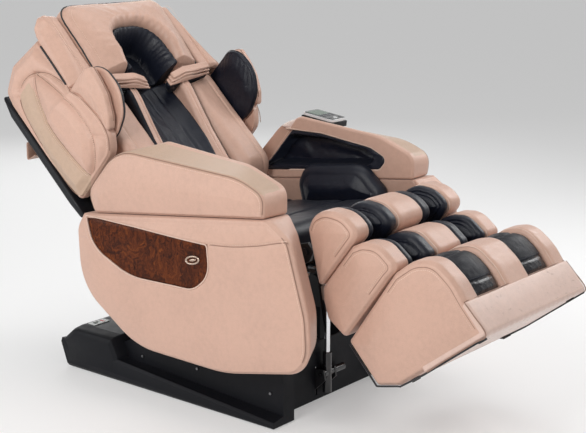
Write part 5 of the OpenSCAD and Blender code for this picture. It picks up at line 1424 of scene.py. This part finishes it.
def fins(name, side, cuts, body, node, seed):
    """The two outer fins and the middle fin, with their edge cords and the seam over each outer crest."""
    lines = {by: run_of(rounded(inset(side, by)), sewn(EDGE_FROM[name])) for by in (18, 22, 26)}
    outer = pad_shape(in_leg, side, side, cuts, WALL_IN, LEG_X, 18, 20, fine(80), fine(52), 0, 4, walls=6, seam=2.2,
                      steps=7, dome=46, face1=fin_outer(lines[22], seed), bend=crest_bend(2.0, seed))
    cord = run_of(rounded(inset(side, 3.0)), lambda p: p[:, 1] > 78)
    outer.joined(tube_shape(in_leg, at_x(cord, WALL_IN + 8.0), 2.2, slot=1))
    # the slot 3 cord along the crest seam is painted shade of that seam
    outer.joined(tube_shape(in_leg, at_x(lines[18], LEG_X - 4.5), 1.2, slot=3))
    outer.joined(stitch_shape(in_leg, at_x(lines[26], LEG_X - 2.9), slot=2))
    middle = pad_shape(in_leg, side, side, cuts, -DIV_X, DIV_X, 24, 24, fine(80), fine(34), 0, 0, walls=fine(14),
                       steps=7, bend=crest_bend(3.0, seed + 1))
    edges = [tube_shape(in_leg, at_x(cord, s * (DIV_X - 9.0)), 2.2, slot=1) for s in (1, -1)]
    piece = outer.joined(outer.mirrored(), middle, *edges)
    return piece.build(name, [tan_leather, piping, thread, seam_shadow_paint], body, "tan_leather", [node], padded=0.75)


def floor_shape(outline, slot=0):
    """The block between the fins, straight across."""
    line = rounded(outline)
    return prism(in_leg, at_x(line, -WALL_IN - 10.0), at_x(line, WALL_IN + 10.0), slot)


fins("calf_fins_upper", upper_side, fin_cuts["upper"], "leg_rest", "calf_block_upper", 81)
fins("calf_fins_lower", lower_side, fin_cuts["lower"], "leg_rest", "calf_block_lower", 83)
fins("foot_fins", foot_side, fin_cuts["foot"], "foot_rest", "foot_block", 85)
floor_shape(upper_floor).joined(floor_shape(lower_floor)).build(
    "calf_floor", [tan_plain], "leg_rest", "tan_leather", [], padded=0.3)

BAR_X = 292.0
bar_side = [[478, 70, 4], [486, 280, 8], [500, 322.6, 6], [609, 299.6, 13], [538, 54, 6]]


def bar_bend(p):
    """The front strip: soft waves across it, small puckers along the long seam at its far end, and a slack middle."""
    p = p.copy()
    high = np.clip((p[:, 2] - 200) / 60, 0, 1)
    along = np.clip((p[:, 1] - 500) / 108, 0, 1)
    fade = np.sin(math.pi * along) * high
    p[:, 2] += 1.3 * fade * waves(p[:, :2] * np.array([1.0, 0.55]), 70, 91) + 3.0 * fade
    pucker = pleats(p[:, 0] + 900, np.abs(p[:, 1] - 606), 31, 1.5, 16, 93) * high
    p[:, 1] += pucker * (along > 0.5)
    return p


bar = pad_shape(in_leg, bar_side, bar_side, [(480, 70), (538, 60), (609, 299), (490, 300)], -BAR_X, BAR_X, 9, 9,
                fine(74), fine(50), 0, 0, walls=fine(70), steps=6, bend=bar_bend)
bar.joined(floor_shape(foot_floor, 1))


def across_leg(x, along, up):
    """A line straight across the leg rest."""
    return np.column_stack([x, np.full(len(x), along), np.broadcast_to(up, len(x))])


wide = np.linspace(-288, 288, 140)
bar.joined(stitch_shape(in_leg, across_leg(np.linspace(-284, 284, 120), 596.0, 302.7), slot=2, normal=FORWARD_UP))
# slot 3 cords across the bar and down its ends: painted shade of the seams
bar.joined(tube_shape(in_leg, across_leg(wide, 497.2, 319.6 - 4.0 * np.clip((np.abs(wide) - 278) / 10, 0, 1)),
                      1.7, slot=3, ref=(0.0, 0.0, 1.0)))
bar.joined(stitch_shape(in_leg, across_leg(wide[3:-3], 509.0, 320.9), slot=2, normal=FORWARD_UP))
bar_edge = curve([(501, 318), (540, 312), (603, 298), (592, 250), (560, 140), (541, 66)], 3)
# the slot 3 edge cords are painted shade along the bar's side seams
for side in (1, -1):
    bar.joined(tube_shape(in_leg, at_x(bar_edge, side * (BAR_X + 1.0)), 1.8, slot=3))
# the front strip wears the lightened tan: painted highlight
bar.build("foot_bar", [tan_gloss_painted_highlight, tan_plain, thread, seam_shadow_paint], "foot_rest", "tan_leather", [], padded=0.6)
sole = curve([(449, -108), (470, -84), (502, -46)], 3)
binding = Shape(in_leg)
for s in (1, -1):
    run = np.vstack([[(304, -79.5)], sole[:-2], [(505, -44), (537.5, 48), (607, 288)]])
    binding.joined(tube_shape(in_leg, at_x(run, s * (LEG_X - 8)), 3.0))
binding.build("sole_binding", [black_piping_and_gap_shade], "foot_rest", "black_leather", [])

# ---------- leg rest: air pads and foot hoods ---------------------------------------------------


def pad_detail(side, seed):
    """Swollen face inside two close sewn lines that follow the outline, with pulls from the edge."""
    outer_line, inner_line = rounded(inset(side, 17)), rounded(inset(side, 29))

    def f(g, d):
        sewn_lines = groove(g, outer_line, 3.6, 3.6, True) + groove(g, inner_line, 3.6, 3.6, True)
        pulls = pleats(g[..., 0] + 0.6 * g[..., 1], d, 22, 0.9, 24, seed)
        return (10.0 * np.clip(d / 36, 0, 1) ** 0.7 + sewn_lines
                + 1.6 * waves(g, 40, seed) * np.clip(d / 14, 0, 1) + pulls)
    return f


def above_floor(p):
    """Keeps a pad on the block between the fins."""
    p = p.copy()
    p[:, 2] = np.maximum(p[:, 2], FLOOR + 0.6)
    return p


PAD_IN, PAD_OUT = 123, 183
for name, side in (("upper", upper_side), ("lower", lower_side)):
    outline = inset(side, 1.5)
    a = pad_shape(in_leg, outline, outline, fin_cuts[name], DIV_X + 0.4, PAD_IN, 9, 20, fine(76), fine(50), 0, 4,
                  walls=4, steps=8, dome=44, face1=pad_detail(side, 101), bend=above_floor)
    b = pad_shape(in_leg, outline, outline, fin_cuts[name], PAD_OUT, WALL_IN - 0.4, 15, 6, fine(76), fine(50), 4, 0,
                  walls=4, steps=8, dome=44, face0=lambda g, d, s=side: -pad_detail(s, 111)(g, d), bend=above_floor)
    pair("calf_air_pads_" + name, a.joined(b), [black_leather], "leg_rest", "black_leather",
         ["calf_pads"] if name == "upper" else [], padded=0.85)

hood_top = curve([(300, 226), (312, 258), (332, 292), (366, 318), (404, 322), (442, 316), (476, 305), (491, 298)], 3.0)
hood_under = curve([(328, 218), (338, 242), (356, 268), (384, 281), (430, 280), (474, 252)], 3.0)
TOE_FROM = 0.8                  # share of the hood's length where the toe cap starts
n_s, n_x = fine(70), fine(60)
top_line, low_line = even(hood_top, 1.0), even(hood_under, 1.0)
top_line = top_line[np.linspace(0, len(top_line) - 1, n_s).astype(int)]
low_line = low_line[np.linspace(0, len(low_line) - 1, n_s).astype(int)]
hx = np.linspace(DIV_X + 0.6, WALL_IN - 0.6, n_x)
u = (hx - hx.mean()) / (0.5 * (hx[-1] - hx[0]))
arch = 13.0 * (1 - u ** 2) - 5.0 * np.clip((np.abs(u) - 0.86) / 0.14, 0, 1) ** 2
s_frac = np.linspace(0, 1, n_s)
s_col, swell = s_frac[:, None], 1 - u ** 2
dark_seams = (np.exp(-((s_col - 0.30 - 0.10 * swell) / 0.018) ** 2)
              + np.exp(-((s_col - TOE_FROM - 0.03 * swell) / 0.015) ** 2))
fade = np.clip(s_frac / 0.06, 0, 1) * np.clip((1 - s_frac) / 0.05, 0, 1)
spots = np.stack(np.meshgrid(hx, s_frac * 230), -1)
texture = 1.8 * waves(spots, 34, 121) + np.where(s_col > TOE_FROM, 2.0 * waves(spots, 13, 122), 0)
lift = fade[:, None] * (arch[None] + texture) - 4.0 * dark_seams
low_pts = np.stack([np.broadcast_to(hx, (n_s, n_x)), np.broadcast_to(low_line[:, :1], (n_s, n_x)),
                    low_line[:, 1:] + 6.0 * swell], -1)
toe_rows = np.where(np.repeat(np.arange(n_s - 1), n_x - 1) / (n_s - 1) > TOE_FROM, 1, 0)
hood = two_faced(in_leg, cloth_face(top_line, hx, lift), low_pts, [toe_rows, 0, 0])
thread_at = TOE_FROM - 0.025 + 0.03 * swell[3:-3]
hood_thread = np.column_stack([hx[3:-3], np.interp(thread_at, s_frac, top_line[:, 0]),
                               np.interp(thread_at, s_frac, top_line[:, 1]) + arch[3:-3] * 0.97 + 0.8])
hood.joined(stitch_shape(in_leg, hood_thread, slot=2, normal=FORWARD_UP))
pair("foot_hood_pads", hood, [black_matt, black_shine, black_thread], "foot_rest", "black_leather", ["foot_hoods"],
     padded=0.8)

# ---------- remote ------------------------------------------------------------------------------
PITCH, REMOTE_AT = math.radians(14), (387.0, 14, 559)
KEY_AT, KEY_HOLE, ROUND_STEPS = -47, 7.2, 40


def in_remote(p):
    """The remote's frame: origin in the middle of its underside, second axis towards the sitter's front end."""
    p = np.asarray(p, float)
    y, z = p[..., 1], p[..., 2]
    return in_seat(np.stack([p[..., 0] + REMOTE_AT[0],
                             REMOTE_AT[1] + y * math.cos(PITCH) - z * math.sin(PITCH),
                             REMOTE_AT[2] + y * math.sin(PITCH) + z * math.cos(PITCH)], -1))


flat_in_remote = turned(in_remote, [2, 0, 1])


def plate(cx, cy, w, h, r, z0, z1, edge, slots=ALL_SAME, n=12):
    """Small rounded plate on the remote."""
    cuts = [(cx + i * w / 2, cy + j * h / 2) for i, j in ((-1, -1), (1, -1), (1, 1), (-1, 1))]
    c = [[*corner, r] for corner in cuts]
    return pad_shape(flat_in_remote, c, c, cuts, z0, z1, 0.6 * edge, edge, n, n, 0, 0, walls=1, steps=3, slots=slots)


def remote_rings(profile):
    """Round rings of (radius, height) about the middle of the round key."""
    w = round_angles(ROUND_STEPS)
    return np.array([np.column_stack([r * np.cos(w), KEY_AT + r * np.sin(w), np.full(ROUND_STEPS, z)])
                     for r, z in profile])


case = plate(0, 0, 84, 134, 12, 0, 12, 2.6, ([1, 1, 1, 2, 2, 0, 0], 1, 0), 24)
remote = case.build("remote_case", [screen_glass, grey_plastic, silver_plastic], "handset", "remote_body", ["remote"])
cut_away(remote, prism(in_remote, *remote_rings([(KEY_HOLE, 8.0), (KEY_HOLE, 20.0)])))
plate(0, 30, 66, 52, 3, 11.4, 12.5, 0.5).build("remote_screen", [display], "handset", "remote_body", [])
keys, small_keys = Shape(in_remote), [(-26, KEY_AT, 14), (26, KEY_AT, 14)]
for cx, cy, w in [((k - 1) * 24, -4 - 14 * j, 17) for k in range(3) for j in range(2)] + small_keys:
    keys.joined(plate(cx, cy, w, 8, 3.5, 11.0, 13.2, 0.8, n=6))
keys.build("remote_keys", [grey_plastic], "handset", "key", [])
profile = [(0.05, 9.4), (6.9, 9.4), (6.9, 12.6), (6.5, 13.2), (5.6, 13.4), (4.5, 13.2), (0.05, 13.0)]
knob = Shape(in_remote).add(remote_rings(profile), grid_faces(len(profile), ROUND_STEPS, True))
knob.build("remote_round_key", [silver_plastic], "handset_key", "key", ["remote_key"])

# ---------- rigid parts that keep their made shape -------------------------------------------------


def wear(material, data):
    """A finish for a part shown as it was made."""
    if not data.materials:
        data.materials.append(material)
    for k in range(len(data.materials)):
        data.materials[k] = material


SHARP = math.radians(32)
for material, names in (
        (frame_paint, ("base_chassis", "seat_frame", "back_frame", "leg_frame", "massage_carriage")),
        (rubber, ("floor_strips", "wheel_left", "wheel_right", "foot_feet")),
        (grey_plastic, ("power_supply", "arm_runner_left", "arm_runner_right", "massage_motor")),
        (chrome, ("tilt_rod", "recline_rod", "leg_rod")),
        (gloss_black, ("tilt_cylinder", "recline_cylinder", "leg_cylinder")),
        (steel, ("arm_rails", "foot_slides")), (pale_plastic, ("upper_rollers", "lower_rollers")),
        (dark_zinc, ("base_screws",)), (base_plastic, ("air_pump",)), (board_green, ("control_board",)),
        (red_plastic, ("power_switch",))):
    for name in names:
        wear(material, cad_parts[name].data)


def dressed(node, name, material, body, width):
    """A copy of a made part with its sharp edges eased by a small bevel."""
    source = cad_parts[node].data
    bm = bmesh.new()
    bm.from_mesh(source)
    bmesh.ops.remove_doubles(bm, verts=bm.verts, dist=0.00002)
    bmesh.ops.dissolve_limit(bm, angle_limit=math.radians(1), verts=bm.verts, edges=bm.edges)
    data = bpy.data.meshes.new(name)
    bm.to_mesh(data)
    bm.free()
    data.materials.clear()
    data.materials.append(material)
    data.polygons.foreach_set("material_index", np.zeros(len(data.polygons), np.int32))
    data.polygons.foreach_set("use_smooth", np.ones(len(data.polygons), bool))
    data.set_sharp_from_angle(angle=SHARP)
    piece = shown(name, data)
    mod = piece.modifiers.new("eased", "BEVEL")
    mod.width, mod.segments, mod.limit_method, mod.angle_limit = width, 2, "ANGLE", SHARP
    mod.harden_normals = True
    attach(piece, body)
    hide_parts(node)
    return piece


dressed("base_cover", "base_housing", base_plastic, "base", 0.0022)
dressed("front_plate", "base_front_plate", base_plastic, "base", 0.0014)
dressed("inlet_plate", "inlet_panel", pale_plastic, "base", 0.0006)
dressed("remote_dock", "remote_holder", back_plastic, "arm_l", 0.001)

# ---------- floor and finish ---------------------------------------------------------------
FLOOR_HALF = 30
floor = bpy.data.meshes.new("floor_plane")
floor.from_pydata([(x * FLOOR_HALF, y * FLOOR_HALF, 0) for x, y in ((-1, -1), (1, -1), (1, 1), (-1, 1))], [],
                  [(0, 1, 2, 3)])
plane = shown("floor_plane", floor)
floor.materials.append(floor_paint)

● ● ● ●

Brief: Copy and report every line where the word "piece" is present.

The solution:
    piece = outer.joined(outer.mirrored(), middle, *edges)
    return piece.build(name, [tan_leather, piping, thread, seam_shadow_paint], body, "tan_leather", [node], padded=0.75)
    piece = shown(name, data)
    mod = piece.modifiers.new("eased", "BEVEL")
    attach(piece, body)
    return piece